I love how Robert Schnase describes the “palpable air of expectancy as people gather for worship” in spiritually passionate communities. He contrasts it with how we sometimes “unconsciously enter worship in the evaluative posture of someone preparing a movie critique. We rate the sermon, the time for children, the prayers, and the music according to some internal scale… Our attention turns to the imperfections, mispronunciations, missed cues, discordant sounds, personal discomforts, and the weaknesses of the leaders and flaws of fellow worshippers.

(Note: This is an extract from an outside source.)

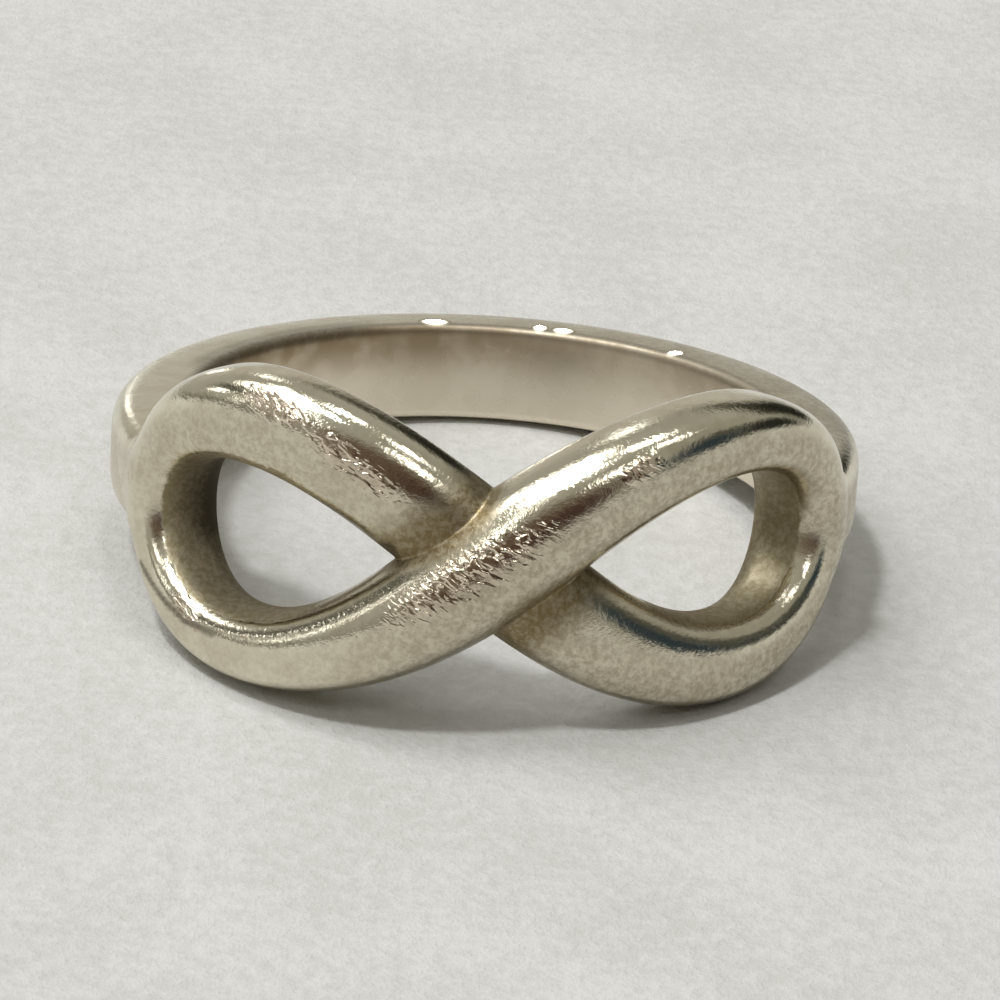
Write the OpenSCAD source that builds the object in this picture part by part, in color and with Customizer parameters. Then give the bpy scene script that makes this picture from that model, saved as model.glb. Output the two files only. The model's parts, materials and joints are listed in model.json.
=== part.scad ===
// Finger ring whose front is a figure of eight, made from one rounded strand wrapped round the finger.
// All lengths are millimetres. The ring rests on its side: +Z is up, the figure of eight faces -Y,
// and the origin is the middle of the finger bore.

/* [Finger bore] */
// Diameter of the bore that the finger goes through
finger_d = 17.3; // [15.5:0.1:20]

/* [Band] */
// Width of the band along the bore
band_w = 3; // [2.4:0.1:3.6]
// Thickness of the band from the bore to its crown
band_t = 2.25; // [1.6:0.05:2.6]
// Power of the oval that the band's section follows, where 2 is an ellipse and more is squarer
band_square_factor = 5.5; // [2:0.5:10]

/* [Figure of eight] */
// Length along the ring between the middles of the strand at the two loop ends
eight_length = 22; // [19:0.1:24]
// Height along the bore between the middles of the strand at the top and the bottom of a loop
eight_height = 6.6; // [5.4:0.05:7.4]
// How much further up the right loop end lies than the left one
eight_rise = 0.3; // [0:0.05:0.4]
// Share by which a third wave draws the loop ends out
end_wave_share = 0.085; // [0:0.005:0.12]
// Share by which a double wave leans the loops out towards their ends
lean_wave_share = 0.04; // [0:0.01:0.12]
// How far the strand that crosses under lies off its smooth curve, just beside the crossing
under_shift = 0.26; // [0:0.02:0.4]

/* [Strand] */
// Width of the strand where it crosses over
strand_w = 3.35; // [2.6:0.05:3.8]
// Height of the strand off the bore
strand_h = 2.2; // [1.8:0.05:2.8]
// Height by which the strand that crosses over stands above that, and the other stays below it
crossing_lift = 0.4; // [0.1:0.05:0.6]
// Power of the oval that the strand's crown follows where it crosses over, where 2 is an ellipse
crown_square_factor = 2.2; // [2:0.1:2.6]

/* [Hidden] */
// Names of the parts
$fn = 180;

// Radius of the finger bore, and the radius at which the figure of eight has its stated length
bore_r = finger_d / 2;
wrap_r = bore_r + strand_h / 2;
// Room by which a shape that is cut passes the bore
cut_room = 1;

// The strand's closed loop is told by a turn in degrees: it crosses over at 0, goes round the right loop
// from the top to the bottom, crosses under at 180 and goes round the left loop from the top to the bottom.
OVER = 0;
UNDER = 180;
// Sections along each half of the strand, and points round a section
strand_steps = 56;
strand_sides = 22;
// Points on each half of the band's section
band_steps = 12;

// How wide, high and square the strand is round its loop, with a row for each eighth of the turn: the upper
// crossing, the upper right, the right end, the lower right, the lower crossing, the upper left, the left
// end and the lower left. Columns: share of strand_w, share of strand_h, share of crown_square_factor.
STRAND = [
    [1.00, 1.00, 1.00],
    [0.69, 1.03, 1.32],
    [0.57, 1.13, 1.36],
    [0.76, 1.03, 1.41],
    [0.98, 1.00, 1.05],
    [0.86, 1.03, 1.27],
    [0.53, 1.09, 1.36],
    [0.62, 1.00, 1.41],
];
WIDTH = 0;
HEIGHT = 1;
SQUARE = 2;
row_turn = 360 / len(STRAND);

// Share of the strand's height at which it is widest, and share of its width that lies flat on the bore
widest_share = 0.3;
flat_share = 0.55;

// Value of a column of the table at a turn, on a smooth closed curve through the rows
function cell(row, column) = STRAND[(row + 2 * len(STRAND)) % len(STRAND)][column];
function curve(a, b, c, d, f) =
    b + f / 2 * (c - a + f * (2 * a - 5 * b + 4 * c - d + f * (3 * (b - c) + d - a)));
function table_value(turn, column) =
    let (row = floor(turn / row_turn))
    curve(cell(row - 1, column), cell(row, column), cell(row + 1, column), cell(row + 2, column),
        turn / row_turn - row);

// Middle of the strand on a flat sheet, along the ring and up the bore, and the way that it runs there.
// A high power of a sine keeps the shift of the strand that crosses under beside that crossing.
reach = eight_length / 2 / (1 + end_wave_share);
shift_lag_angle = 16;
shift_power = 24;
small_angle = 0.25;
function shift_at(turn) = under_shift * sin(2 * turn - shift_lag_angle) * pow(sin(turn / 2), shift_power);
function middle(turn) = [
    reach * (sin(turn) - end_wave_share * sin(3 * turn)),
    eight_height / 2 * (sin(2 * turn) - lean_wave_share * sin(4 * turn)) + eight_rise / 2 * sin(turn)
        - shift_at(turn)];
function heading(turn) =
    let (d = middle(turn + small_angle) - middle(turn - small_angle))
    d / norm(d);

// Width and height of the strand at a turn, and the power of its crown's oval there
function width_at(turn) = strand_w * table_value(turn, WIDTH);
function height_at(turn) = strand_h * table_value(turn, HEIGHT) + crossing_lift * pow(cos(turn), 3);
function square_at(turn) = crown_square_factor * table_value(turn, SQUARE);

// Point of an oval with half widths of 1, which a higher power makes squarer
ELLIPSE = 2;
function signed_power(v, p) = sign(v) * pow(abs(v), p);
function oval_point(a, power) = [signed_power(cos(a), 2 / power), signed_power(sin(a), 2 / power)];

// Section of the strand, across it and above the bore: a crown on a shallow ellipse that the bore cuts flat
function strand_section(w, h, square) =
    let (widest = widest_share * h, drop = widest / sqrt(1 - pow(flat_share, 2)))
    [for (k = [0:strand_sides - 1])
        let (a = 360 * k / strand_sides, crown = a < 180, p = oval_point(a, crown ? square : ELLIPSE))
        [w / 2 * p.x, widest + p.y * (crown ? h - widest : drop)]];

// Place on the ring of a point of the flat sheet that lies at a height above the bore
function wrap(along, up, above) =
    let (r = bore_r + above, a = along / wrap_r * 180 / PI) [r * sin(a), -r * cos(a), up];

// Points round the strand at a turn, and through half of its loop
function strand_ring(turn) =
    let (m = middle(turn), d = heading(turn))
    [for (p = strand_section(width_at(turn), height_at(turn), square_at(turn)))
        wrap(m.x - d.y * p.x, m.y + d.x * p.x, p.y)];
function half_strand(crossing) =
    [for (i = [0:strand_steps]) strand_ring(crossing - 90 + 180 * i / strand_steps)];

// Section of the band, out from the bore's axis and along it
band_section = [for (k = [-band_steps:band_steps])
    let (p = oval_point(90 * k / band_steps, band_square_factor))
    [bore_r - cut_room + (band_t + cut_room) * p.x, band_w / 2 * p.y]];

// The ring rests on the lowest points of its two loops and of the back of its band. The plane through
// them is found in a few rounds, from the points that are lowest along the plane's last upward direction.
strand_points = [for (crossing = [OVER, UNDER]) each [for (points = half_strand(crossing)) each points]];
loop_points = [for (side = [-1, 1]) [for (p = strand_points) if (p.x * side > 0) p]];
function lowest(points, up) =
    let (heights = points * up) points[search(min(heights), heights)[0]];
function band_lowest(up) =
    let (out = [up.x, up.y, 0] / norm([up.x, up.y]))
    lowest([for (p = band_section) [0, 0, p.y] - p.x * out], up);
function rest_up(up, rounds) =
    rounds == 0 ? up :
    let (left = lowest(loop_points[0], up), right = lowest(loop_points[1], up),
        n = cross(right - left, band_lowest(up) - left))
    rest_up(n / norm(n), rounds - 1);
up = rest_up([0, -0.1, 1], 8);
roll = atan2(-up.x, up.z);
tilt = atan2(up.y, norm([up.x, up.z]));

// Closed solid through rings of as many points each
module skin(rings) {
    sides = len(rings[0]);
    last = len(rings) - 1;
    polyhedron(
        points = [for (points = rings) each points],
        faces = concat(
            [[for (k = [0:sides - 1]) k]],
            [[for (k = [sides - 1:-1:0]) last * sides + k]],
            [for (i = [0:last - 1], k = [0:sides - 1])
                let (n = (k + 1) % sides)
                [i * sides + k, (i + 1) * sides + k, (i + 1) * sides + n, i * sides + n]]));
}

// Band: its section carried round the back of the finger, from the middle of one loop end to the other
module band() {
    loop_end = eight_length / 2 / wrap_r * 180 / PI;
    rotate([0, 0, loop_end - 90])
        rotate_extrude(angle = 360 - 2 * loop_end)
            polygon(band_section);
}

// Ring: the strand's two halves and the band, soldered into one, with the bore cut through them
module ring() {
    color([0.78, 0.76, 0.71])
    rotate([tilt, 0, 0])
    rotate([0, roll, 0])
    difference() {
        union() {
            skin(half_strand(OVER));
            skin(half_strand(UNDER));
            band();
        }
        cylinder(r = bore_r, h = 3 * eight_height, center = true);
    }
}

ring();
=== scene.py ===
"""A worn silver finger ring lying on pale paper. Its front is a figure of eight and its back a plain band."""

import json
import math

import bpy
import numpy as np
from mathutils import Matrix, Vector


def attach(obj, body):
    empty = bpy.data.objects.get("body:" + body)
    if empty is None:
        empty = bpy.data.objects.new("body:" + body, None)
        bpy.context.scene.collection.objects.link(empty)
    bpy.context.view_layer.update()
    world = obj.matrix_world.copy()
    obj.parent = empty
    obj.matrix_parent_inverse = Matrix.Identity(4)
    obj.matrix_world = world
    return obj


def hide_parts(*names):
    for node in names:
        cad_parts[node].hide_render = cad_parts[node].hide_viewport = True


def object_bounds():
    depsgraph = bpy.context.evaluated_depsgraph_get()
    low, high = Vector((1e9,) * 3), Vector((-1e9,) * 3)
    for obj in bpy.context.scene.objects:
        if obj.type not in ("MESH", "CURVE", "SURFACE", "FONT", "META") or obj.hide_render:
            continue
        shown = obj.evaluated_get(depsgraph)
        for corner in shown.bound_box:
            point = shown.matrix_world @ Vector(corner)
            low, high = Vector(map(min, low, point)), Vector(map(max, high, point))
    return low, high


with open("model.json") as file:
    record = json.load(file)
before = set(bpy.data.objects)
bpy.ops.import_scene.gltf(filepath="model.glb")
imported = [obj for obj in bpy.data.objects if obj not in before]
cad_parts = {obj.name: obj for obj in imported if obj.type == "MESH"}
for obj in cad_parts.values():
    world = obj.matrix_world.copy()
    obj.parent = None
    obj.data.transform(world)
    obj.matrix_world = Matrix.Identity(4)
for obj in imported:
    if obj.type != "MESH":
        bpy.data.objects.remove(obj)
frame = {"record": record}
cad_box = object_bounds()

MM = 0.001
PICTURE = 1000  # pixels on a side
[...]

“In a mind-set of expectancy, as opposed to one of searching for every human weakness, worshippers discover that God wants a relationship with them and seeks to say something through the time together. People are not at worship to observe and evaluate but to receive what God offers and offer their best in response.”

Whether we will hear God speaking to us in worship depends a great deal on our own attitudes and expectations of worship. But it also depends on how we, as leaders and as a church community plan and prepare worship, allowing space for God to speak to us.

So, let’s take some time to pray about and discuss our worship here at St. Andrew’s. First, take some time to think about how you have experienced God’s presence, love, or challenge through worship. Then discuss what we can do together to improve our worship as a congregation – to make it more alive, engaging, authentic, or creative.

Let us pray.
Holy, holy, holy God, we worship and adore you.
We long to hear your voice, to be transformed by your love,
and empowered by your Spirit to do your work in the world.
Guide us as we reflect on our worship,
that we may be faithful to your commandments
and open to what you may calling us to do
to become more passionate in our worship. Amen.